Repeat the listing in full, exactly as it stands.

>>>>

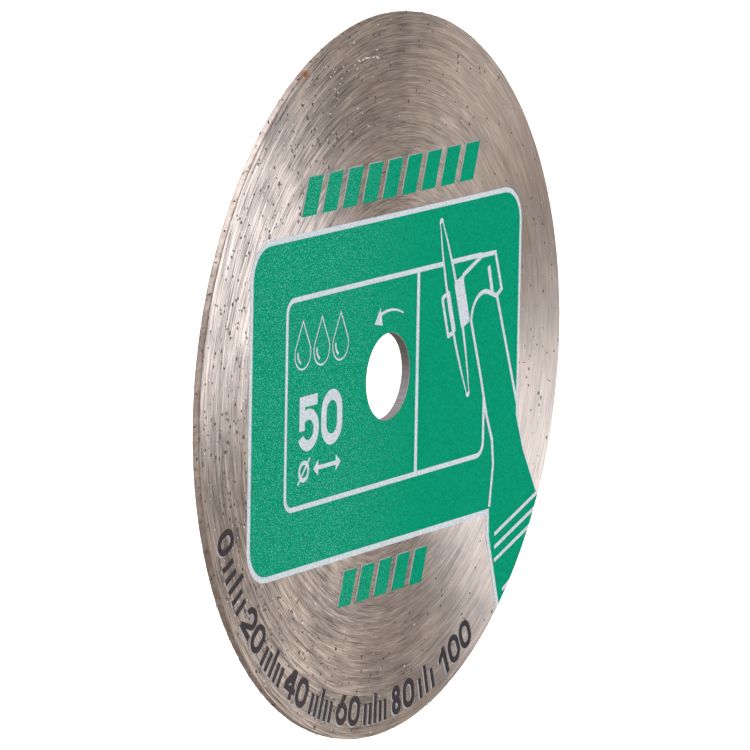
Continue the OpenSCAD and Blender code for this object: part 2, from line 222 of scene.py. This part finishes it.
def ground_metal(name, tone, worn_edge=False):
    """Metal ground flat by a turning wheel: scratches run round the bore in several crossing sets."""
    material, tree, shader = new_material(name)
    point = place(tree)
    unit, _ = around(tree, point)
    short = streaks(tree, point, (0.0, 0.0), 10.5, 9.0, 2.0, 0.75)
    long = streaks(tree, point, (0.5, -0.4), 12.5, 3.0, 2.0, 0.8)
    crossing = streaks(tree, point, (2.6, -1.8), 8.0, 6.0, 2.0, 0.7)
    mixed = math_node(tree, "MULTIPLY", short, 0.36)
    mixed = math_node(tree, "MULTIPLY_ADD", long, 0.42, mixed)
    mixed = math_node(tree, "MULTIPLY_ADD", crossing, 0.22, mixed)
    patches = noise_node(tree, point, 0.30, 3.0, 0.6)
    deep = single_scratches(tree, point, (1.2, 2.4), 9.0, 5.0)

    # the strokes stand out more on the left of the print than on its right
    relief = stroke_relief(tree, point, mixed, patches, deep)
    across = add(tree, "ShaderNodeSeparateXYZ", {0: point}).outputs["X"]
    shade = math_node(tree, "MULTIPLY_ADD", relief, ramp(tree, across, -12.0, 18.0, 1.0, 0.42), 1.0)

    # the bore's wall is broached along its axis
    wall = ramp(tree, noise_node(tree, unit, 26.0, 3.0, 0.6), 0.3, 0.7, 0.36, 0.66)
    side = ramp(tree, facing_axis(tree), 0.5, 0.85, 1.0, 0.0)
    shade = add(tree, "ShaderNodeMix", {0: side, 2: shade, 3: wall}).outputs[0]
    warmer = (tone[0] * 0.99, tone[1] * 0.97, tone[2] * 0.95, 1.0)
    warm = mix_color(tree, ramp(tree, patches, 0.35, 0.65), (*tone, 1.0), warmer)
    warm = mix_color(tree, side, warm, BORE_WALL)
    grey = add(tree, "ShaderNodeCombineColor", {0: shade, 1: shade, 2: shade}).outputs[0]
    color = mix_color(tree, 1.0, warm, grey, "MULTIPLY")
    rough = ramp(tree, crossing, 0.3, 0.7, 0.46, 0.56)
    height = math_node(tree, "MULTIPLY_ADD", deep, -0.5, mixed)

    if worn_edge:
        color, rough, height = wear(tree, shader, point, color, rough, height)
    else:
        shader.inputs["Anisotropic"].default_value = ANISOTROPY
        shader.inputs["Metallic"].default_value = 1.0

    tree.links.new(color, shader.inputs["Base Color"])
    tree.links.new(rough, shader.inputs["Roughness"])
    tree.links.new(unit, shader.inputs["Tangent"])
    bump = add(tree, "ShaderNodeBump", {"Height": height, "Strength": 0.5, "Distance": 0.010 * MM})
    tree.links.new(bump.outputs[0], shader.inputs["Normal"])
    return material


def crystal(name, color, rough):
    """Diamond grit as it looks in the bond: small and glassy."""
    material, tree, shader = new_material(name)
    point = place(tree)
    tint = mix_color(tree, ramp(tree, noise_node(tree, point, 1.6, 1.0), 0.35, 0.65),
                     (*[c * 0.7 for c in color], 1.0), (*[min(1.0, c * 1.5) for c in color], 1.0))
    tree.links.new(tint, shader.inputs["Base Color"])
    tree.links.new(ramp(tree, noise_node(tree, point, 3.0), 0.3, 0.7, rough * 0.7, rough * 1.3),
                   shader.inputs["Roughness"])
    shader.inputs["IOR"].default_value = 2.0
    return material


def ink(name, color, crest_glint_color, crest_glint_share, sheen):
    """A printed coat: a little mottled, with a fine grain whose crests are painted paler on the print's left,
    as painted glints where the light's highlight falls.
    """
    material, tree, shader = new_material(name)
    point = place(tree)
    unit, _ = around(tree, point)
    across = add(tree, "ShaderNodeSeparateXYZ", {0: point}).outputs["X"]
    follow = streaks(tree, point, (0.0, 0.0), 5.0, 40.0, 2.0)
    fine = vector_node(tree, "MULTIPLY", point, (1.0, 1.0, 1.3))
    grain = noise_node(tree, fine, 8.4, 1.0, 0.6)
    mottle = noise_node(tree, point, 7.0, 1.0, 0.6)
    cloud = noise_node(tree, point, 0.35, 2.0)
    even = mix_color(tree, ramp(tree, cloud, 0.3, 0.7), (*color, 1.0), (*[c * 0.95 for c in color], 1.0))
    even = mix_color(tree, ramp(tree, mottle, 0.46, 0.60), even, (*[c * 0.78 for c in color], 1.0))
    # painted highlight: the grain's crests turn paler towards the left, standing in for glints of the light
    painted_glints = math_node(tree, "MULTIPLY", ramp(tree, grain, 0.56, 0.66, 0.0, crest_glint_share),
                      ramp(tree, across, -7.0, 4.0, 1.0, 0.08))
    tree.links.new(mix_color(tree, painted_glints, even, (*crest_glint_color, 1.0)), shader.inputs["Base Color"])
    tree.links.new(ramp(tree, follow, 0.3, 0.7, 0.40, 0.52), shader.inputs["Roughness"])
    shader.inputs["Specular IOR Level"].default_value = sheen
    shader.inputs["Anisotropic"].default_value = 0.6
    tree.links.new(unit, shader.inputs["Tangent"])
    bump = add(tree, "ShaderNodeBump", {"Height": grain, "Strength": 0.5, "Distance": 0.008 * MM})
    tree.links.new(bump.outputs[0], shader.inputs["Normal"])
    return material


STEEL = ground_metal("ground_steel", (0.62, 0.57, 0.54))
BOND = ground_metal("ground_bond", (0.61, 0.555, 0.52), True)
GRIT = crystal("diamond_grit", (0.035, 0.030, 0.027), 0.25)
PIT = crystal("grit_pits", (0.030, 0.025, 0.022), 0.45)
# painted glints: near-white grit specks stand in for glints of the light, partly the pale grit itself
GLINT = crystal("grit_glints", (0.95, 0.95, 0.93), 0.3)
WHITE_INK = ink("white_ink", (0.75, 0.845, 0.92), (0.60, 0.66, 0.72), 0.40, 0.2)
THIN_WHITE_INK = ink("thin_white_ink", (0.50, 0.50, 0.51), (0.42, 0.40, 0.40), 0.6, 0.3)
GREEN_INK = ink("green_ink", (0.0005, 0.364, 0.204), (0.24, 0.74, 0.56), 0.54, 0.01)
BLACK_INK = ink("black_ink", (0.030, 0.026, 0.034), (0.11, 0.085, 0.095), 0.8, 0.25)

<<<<

▶ [Exercise solution]
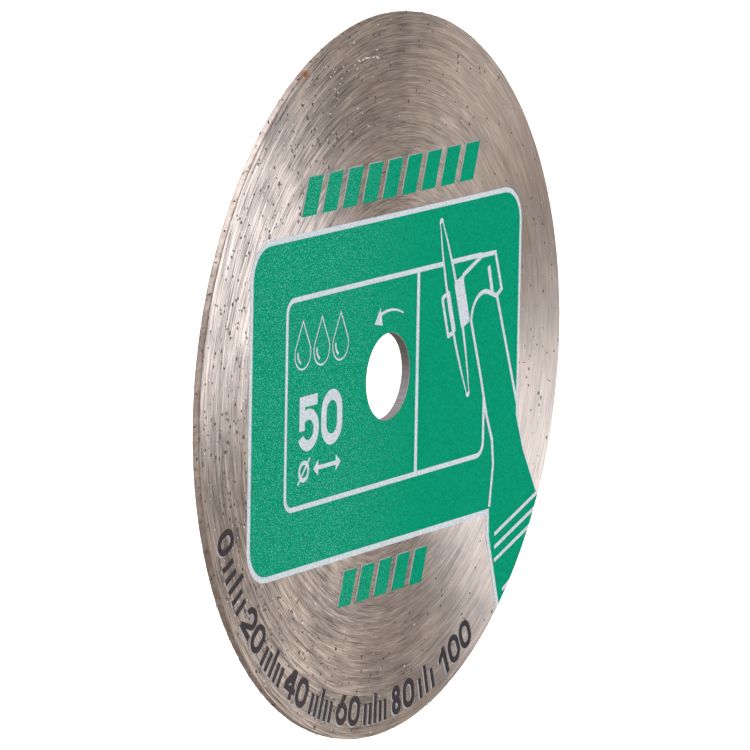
Continue the OpenSCAD and Blender code for this object: part 2, from line 222 of scene.py. This part finishes it.
def ground_metal(name, tone, worn_edge=False):
    """Metal ground flat by a turning wheel: scratches run round the bore in several crossing sets."""
    material, tree, shader = new_material(name)
    point = place(tree)
    unit, _ = around(tree, point)
    short = streaks(tree, point, (0.0, 0.0), 10.5, 9.0, 2.0, 0.75)
    long = streaks(tree, point, (0.5, -0.4), 12.5, 3.0, 2.0, 0.8)
    crossing = streaks(tree, point, (2.6, -1.8), 8.0, 6.0, 2.0, 0.7)
    mixed = math_node(tree, "MULTIPLY", short, 0.36)
    mixed = math_node(tree, "MULTIPLY_ADD", long, 0.42, mixed)
    mixed = math_node(tree, "MULTIPLY_ADD", crossing, 0.22, mixed)
    patches = noise_node(tree, point, 0.30, 3.0, 0.6)
    deep = single_scratches(tree, point, (1.2, 2.4), 9.0, 5.0)

    # the strokes stand out more on the left of the print than on its right
    relief = stroke_relief(tree, point, mixed, patches, deep)
    across = add(tree, "ShaderNodeSeparateXYZ", {0: point}).outputs["X"]
    shade = math_node(tree, "MULTIPLY_ADD", relief, ramp(tree, across, -12.0, 18.0, 1.0, 0.42), 1.0)

    # the bore's wall is broached along its axis
    wall = ramp(tree, noise_node(tree, unit, 26.0, 3.0, 0.6), 0.3, 0.7, 0.36, 0.66)
    side = ramp(tree, facing_axis(tree), 0.5, 0.85, 1.0, 0.0)
    shade = add(tree, "ShaderNodeMix", {0: side, 2: shade, 3: wall}).outputs[0]
    warmer = (tone[0] * 0.99, tone[1] * 0.97, tone[2] * 0.95, 1.0)
    warm = mix_color(tree, ramp(tree, patches, 0.35, 0.65), (*tone, 1.0), warmer)
    warm = mix_color(tree, side, warm, BORE_WALL)
    grey = add(tree, "ShaderNodeCombineColor", {0: shade, 1: shade, 2: shade}).outputs[0]
    color = mix_color(tree, 1.0, warm, grey, "MULTIPLY")
    rough = ramp(tree, crossing, 0.3, 0.7, 0.46, 0.56)
    height = math_node(tree, "MULTIPLY_ADD", deep, -0.5, mixed)

    if worn_edge:
        color, rough, height = wear(tree, shader, point, color, rough, height)
    else:
        shader.inputs["Anisotropic"].default_value = ANISOTROPY
        shader.inputs["Metallic"].default_value = 1.0

    tree.links.new(color, shader.inputs["Base Color"])
    tree.links.new(rough, shader.inputs["Roughness"])
    tree.links.new(unit, shader.inputs["Tangent"])
    bump = add(tree, "ShaderNodeBump", {"Height": height, "Strength": 0.5, "Distance": 0.010 * MM})
    tree.links.new(bump.outputs[0], shader.inputs["Normal"])
    return material


def crystal(name, color, rough):
    """Diamond grit as it looks in the bond: small and glassy."""
    material, tree, shader = new_material(name)
    point = place(tree)
    tint = mix_color(tree, ramp(tree, noise_node(tree, point, 1.6, 1.0), 0.35, 0.65),
                     (*[c * 0.7 for c in color], 1.0), (*[min(1.0, c * 1.5) for c in color], 1.0))
    tree.links.new(tint, shader.inputs["Base Color"])
    tree.links.new(ramp(tree, noise_node(tree, point, 3.0), 0.3, 0.7, rough * 0.7, rough * 1.3),
                   shader.inputs["Roughness"])
    shader.inputs["IOR"].default_value = 2.0
    return material


def ink(name, color, crest_glint_color, crest_glint_share, sheen):
    """A printed coat: a little mottled, with a fine grain whose crests are painted paler on the print's left,
    as painted glints where the light's highlight falls.
    """
    material, tree, shader = new_material(name)
    point = place(tree)
    unit, _ = around(tree, point)
    across = add(tree, "ShaderNodeSeparateXYZ", {0: point}).outputs["X"]
    follow = streaks(tree, point, (0.0, 0.0), 5.0, 40.0, 2.0)
    fine = vector_node(tree, "MULTIPLY", point, (1.0, 1.0, 1.3))
    grain = noise_node(tree, fine, 8.4, 1.0, 0.6)
    mottle = noise_node(tree, point, 7.0, 1.0, 0.6)
    cloud = noise_node(tree, point, 0.35, 2.0)
    even = mix_color(tree, ramp(tree, cloud, 0.3, 0.7), (*color, 1.0), (*[c * 0.95 for c in color], 1.0))
    even = mix_color(tree, ramp(tree, mottle, 0.46, 0.60), even, (*[c * 0.78 for c in color], 1.0))
    # painted highlight: the grain's crests turn paler towards the left, standing in for glints of the light
    painted_glints = math_node(tree, "MULTIPLY", ramp(tree, grain, 0.56, 0.66, 0.0, crest_glint_share),
                      ramp(tree, across, -7.0, 4.0, 1.0, 0.08))
    tree.links.new(mix_color(tree, painted_glints, even, (*crest_glint_color, 1.0)), shader.inputs["Base Color"])
    tree.links.new(ramp(tree, follow, 0.3, 0.7, 0.40, 0.52), shader.inputs["Roughness"])
    shader.inputs["Specular IOR Level"].default_value = sheen
    shader.inputs["Anisotropic"].default_value = 0.6
    tree.links.new(unit, shader.inputs["Tangent"])
    bump = add(tree, "ShaderNodeBump", {"Height": grain, "Strength": 0.5, "Distance": 0.008 * MM})
    tree.links.new(bump.outputs[0], shader.inputs["Normal"])
    return material


STEEL = ground_metal("ground_steel", (0.62, 0.57, 0.54))
BOND = ground_metal("ground_bond", (0.61, 0.555, 0.52), True)
GRIT = crystal("diamond_grit", (0.035, 0.030, 0.027), 0.25)
PIT = crystal("grit_pits", (0.030, 0.025, 0.022), 0.45)
# painted glints: near-white grit specks stand in for glints of the light, partly the pale grit itself
GLINT = crystal("grit_glints", (0.95, 0.95, 0.93), 0.3)
WHITE_INK = ink("white_ink", (0.75, 0.845, 0.92), (0.60, 0.66, 0.72), 0.40, 0.2)
THIN_WHITE_INK = ink("thin_white_ink", (0.50, 0.50, 0.51), (0.42, 0.40, 0.40), 0.6, 0.3)
GREEN_INK = ink("green_ink", (0.0005, 0.364, 0.204), (0.24, 0.74, 0.56), 0.54, 0.01)
BLACK_INK = ink("black_ink", (0.030, 0.026, 0.034), (0.11, 0.085, 0.095), 0.8, 0.25)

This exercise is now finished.